(Exercise requirements) Find the line that contains "Write the build123d"; then retype it and each line after it, exactly, through the final line of the data below.

(Dataset records)
※ ※ ※

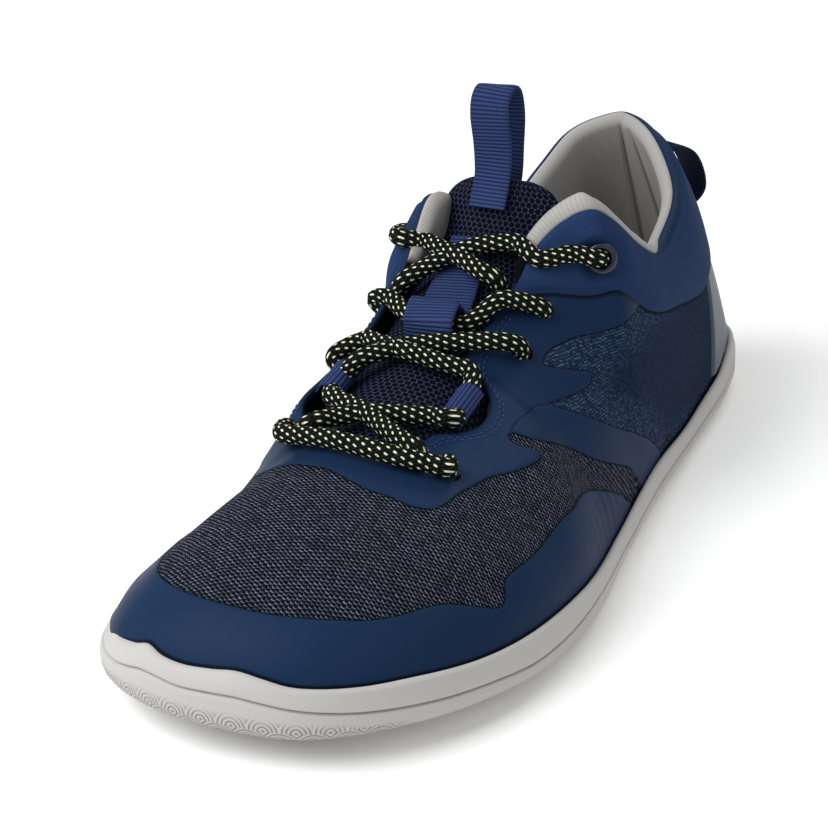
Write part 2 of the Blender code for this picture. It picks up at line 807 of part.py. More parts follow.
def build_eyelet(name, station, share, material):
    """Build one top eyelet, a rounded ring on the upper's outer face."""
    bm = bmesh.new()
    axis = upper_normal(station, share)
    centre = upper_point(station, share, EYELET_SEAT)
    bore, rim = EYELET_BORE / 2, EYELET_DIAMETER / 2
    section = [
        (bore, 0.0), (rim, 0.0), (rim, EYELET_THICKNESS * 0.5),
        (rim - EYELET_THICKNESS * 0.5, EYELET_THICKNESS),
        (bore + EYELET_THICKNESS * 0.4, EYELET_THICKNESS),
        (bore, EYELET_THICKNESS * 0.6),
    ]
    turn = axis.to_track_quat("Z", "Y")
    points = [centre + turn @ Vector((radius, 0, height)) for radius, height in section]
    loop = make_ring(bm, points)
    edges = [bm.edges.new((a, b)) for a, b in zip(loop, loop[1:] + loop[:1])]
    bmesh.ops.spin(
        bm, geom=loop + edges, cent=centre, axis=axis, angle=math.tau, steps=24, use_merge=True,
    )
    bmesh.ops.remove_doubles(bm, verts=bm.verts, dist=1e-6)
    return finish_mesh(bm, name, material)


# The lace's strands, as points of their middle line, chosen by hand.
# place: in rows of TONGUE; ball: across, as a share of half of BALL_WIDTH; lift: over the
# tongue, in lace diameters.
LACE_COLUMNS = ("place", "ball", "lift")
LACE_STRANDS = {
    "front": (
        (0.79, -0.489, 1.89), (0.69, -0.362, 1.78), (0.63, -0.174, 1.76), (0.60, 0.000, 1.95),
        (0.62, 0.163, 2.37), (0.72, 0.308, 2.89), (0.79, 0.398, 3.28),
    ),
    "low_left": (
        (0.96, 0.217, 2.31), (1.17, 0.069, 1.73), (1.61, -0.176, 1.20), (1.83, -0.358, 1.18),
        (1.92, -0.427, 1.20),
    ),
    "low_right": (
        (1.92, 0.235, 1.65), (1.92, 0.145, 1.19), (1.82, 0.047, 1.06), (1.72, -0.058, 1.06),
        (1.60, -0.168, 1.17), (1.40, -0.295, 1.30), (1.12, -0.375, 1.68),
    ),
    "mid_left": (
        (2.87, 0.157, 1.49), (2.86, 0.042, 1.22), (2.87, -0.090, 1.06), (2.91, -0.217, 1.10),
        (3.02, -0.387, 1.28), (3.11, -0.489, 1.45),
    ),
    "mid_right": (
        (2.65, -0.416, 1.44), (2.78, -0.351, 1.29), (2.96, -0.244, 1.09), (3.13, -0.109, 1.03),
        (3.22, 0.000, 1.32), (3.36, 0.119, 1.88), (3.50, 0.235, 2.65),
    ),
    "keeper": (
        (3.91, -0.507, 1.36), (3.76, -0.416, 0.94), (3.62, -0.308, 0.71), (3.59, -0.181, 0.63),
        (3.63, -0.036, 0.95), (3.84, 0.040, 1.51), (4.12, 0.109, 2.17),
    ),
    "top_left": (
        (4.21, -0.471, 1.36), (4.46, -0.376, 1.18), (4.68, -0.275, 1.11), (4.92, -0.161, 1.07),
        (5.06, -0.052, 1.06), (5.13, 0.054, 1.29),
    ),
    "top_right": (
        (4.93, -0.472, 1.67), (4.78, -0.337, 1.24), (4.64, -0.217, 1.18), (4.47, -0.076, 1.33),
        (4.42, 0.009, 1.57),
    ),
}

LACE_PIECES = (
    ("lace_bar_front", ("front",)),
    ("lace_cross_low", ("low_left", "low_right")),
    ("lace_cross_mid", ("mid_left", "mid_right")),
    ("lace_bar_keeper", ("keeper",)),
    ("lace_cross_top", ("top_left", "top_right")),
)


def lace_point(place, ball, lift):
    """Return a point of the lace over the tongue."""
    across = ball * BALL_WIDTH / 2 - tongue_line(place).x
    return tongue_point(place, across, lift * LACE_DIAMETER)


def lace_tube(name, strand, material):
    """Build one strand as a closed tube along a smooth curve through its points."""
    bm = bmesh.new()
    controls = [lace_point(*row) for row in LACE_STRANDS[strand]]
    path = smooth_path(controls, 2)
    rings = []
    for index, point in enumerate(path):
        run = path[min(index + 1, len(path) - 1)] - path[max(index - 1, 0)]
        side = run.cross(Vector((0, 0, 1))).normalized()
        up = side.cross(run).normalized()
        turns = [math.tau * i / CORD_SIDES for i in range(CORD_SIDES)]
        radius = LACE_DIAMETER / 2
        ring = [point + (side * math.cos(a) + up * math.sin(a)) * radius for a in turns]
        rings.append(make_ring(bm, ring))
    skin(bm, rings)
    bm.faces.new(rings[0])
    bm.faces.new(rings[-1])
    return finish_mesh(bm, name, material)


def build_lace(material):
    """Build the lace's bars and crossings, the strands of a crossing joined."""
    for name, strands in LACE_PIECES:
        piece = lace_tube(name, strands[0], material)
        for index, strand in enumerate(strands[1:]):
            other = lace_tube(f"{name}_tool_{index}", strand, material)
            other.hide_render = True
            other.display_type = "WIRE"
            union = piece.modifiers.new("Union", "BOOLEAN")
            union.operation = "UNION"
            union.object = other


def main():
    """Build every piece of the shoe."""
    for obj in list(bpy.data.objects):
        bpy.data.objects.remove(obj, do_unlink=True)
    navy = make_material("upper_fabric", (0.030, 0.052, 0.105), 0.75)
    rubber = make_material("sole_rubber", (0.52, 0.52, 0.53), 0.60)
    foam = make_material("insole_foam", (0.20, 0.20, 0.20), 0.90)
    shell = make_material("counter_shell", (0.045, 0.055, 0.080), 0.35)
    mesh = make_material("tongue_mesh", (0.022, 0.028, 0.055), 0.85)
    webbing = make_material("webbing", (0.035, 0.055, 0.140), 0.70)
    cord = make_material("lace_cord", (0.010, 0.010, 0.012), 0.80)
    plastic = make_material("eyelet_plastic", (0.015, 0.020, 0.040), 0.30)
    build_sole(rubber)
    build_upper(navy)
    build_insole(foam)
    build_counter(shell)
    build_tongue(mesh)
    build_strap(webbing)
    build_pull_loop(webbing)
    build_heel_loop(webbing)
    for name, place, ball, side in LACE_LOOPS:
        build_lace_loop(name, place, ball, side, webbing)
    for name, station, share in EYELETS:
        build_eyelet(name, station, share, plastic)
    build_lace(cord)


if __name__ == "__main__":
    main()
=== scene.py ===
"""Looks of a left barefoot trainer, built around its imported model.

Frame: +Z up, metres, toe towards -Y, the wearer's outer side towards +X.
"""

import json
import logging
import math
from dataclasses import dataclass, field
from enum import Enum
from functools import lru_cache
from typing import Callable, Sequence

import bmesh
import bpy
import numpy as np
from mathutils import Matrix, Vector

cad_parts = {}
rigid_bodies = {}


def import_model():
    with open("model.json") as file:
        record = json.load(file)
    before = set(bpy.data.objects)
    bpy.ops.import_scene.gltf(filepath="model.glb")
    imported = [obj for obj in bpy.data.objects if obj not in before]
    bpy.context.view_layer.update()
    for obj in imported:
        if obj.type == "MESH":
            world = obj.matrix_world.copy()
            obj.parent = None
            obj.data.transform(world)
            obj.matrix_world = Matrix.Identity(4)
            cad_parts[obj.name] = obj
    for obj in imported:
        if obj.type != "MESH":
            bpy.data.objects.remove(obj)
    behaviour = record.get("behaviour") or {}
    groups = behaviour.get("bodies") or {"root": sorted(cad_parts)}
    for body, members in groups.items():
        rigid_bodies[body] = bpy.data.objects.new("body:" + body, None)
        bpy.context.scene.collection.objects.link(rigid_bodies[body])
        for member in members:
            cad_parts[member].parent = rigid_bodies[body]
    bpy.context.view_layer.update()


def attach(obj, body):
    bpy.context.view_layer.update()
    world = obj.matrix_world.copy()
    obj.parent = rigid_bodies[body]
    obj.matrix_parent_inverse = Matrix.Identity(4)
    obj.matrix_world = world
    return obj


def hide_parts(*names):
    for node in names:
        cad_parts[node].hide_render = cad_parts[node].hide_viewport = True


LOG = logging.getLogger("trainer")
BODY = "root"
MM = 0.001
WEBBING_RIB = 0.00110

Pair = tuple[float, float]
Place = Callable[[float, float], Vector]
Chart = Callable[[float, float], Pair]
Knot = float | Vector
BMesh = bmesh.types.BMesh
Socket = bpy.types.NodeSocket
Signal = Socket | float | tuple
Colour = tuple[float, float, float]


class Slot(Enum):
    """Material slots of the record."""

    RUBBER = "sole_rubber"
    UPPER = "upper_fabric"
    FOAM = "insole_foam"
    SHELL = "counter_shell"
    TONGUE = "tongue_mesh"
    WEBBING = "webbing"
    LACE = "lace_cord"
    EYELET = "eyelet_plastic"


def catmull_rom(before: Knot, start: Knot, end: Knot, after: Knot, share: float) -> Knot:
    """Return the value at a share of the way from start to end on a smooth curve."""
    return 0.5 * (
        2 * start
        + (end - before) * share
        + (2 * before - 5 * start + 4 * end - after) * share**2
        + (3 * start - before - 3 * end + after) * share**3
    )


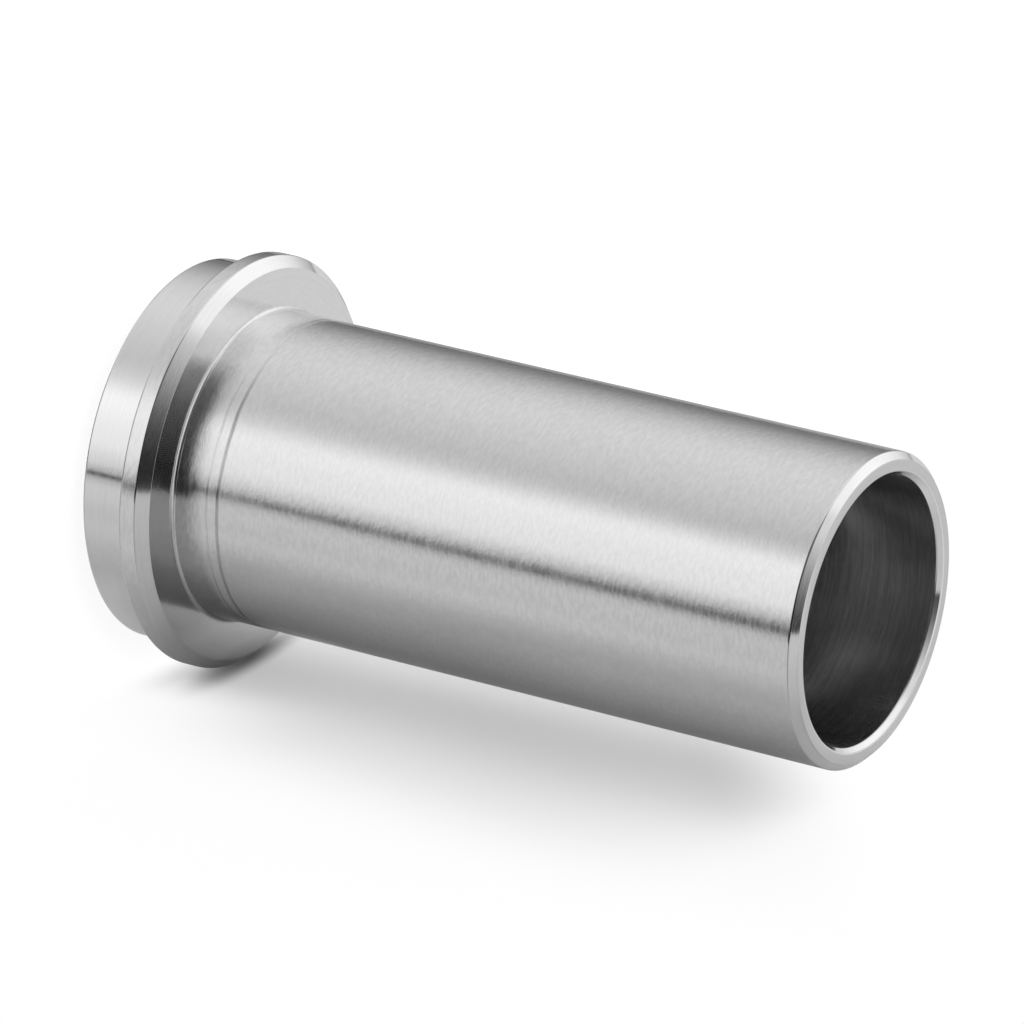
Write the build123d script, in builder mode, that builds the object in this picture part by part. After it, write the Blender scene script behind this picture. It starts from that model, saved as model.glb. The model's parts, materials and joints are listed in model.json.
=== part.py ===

※ ※ ※

(Task response)
Write the build123d script, in builder mode, that builds the object in this picture part by part. After it, write the Blender scene script behind this picture. It starts from that model, saved as model.glb. The model's parts, materials and joints are listed in model.json.
=== part.py ===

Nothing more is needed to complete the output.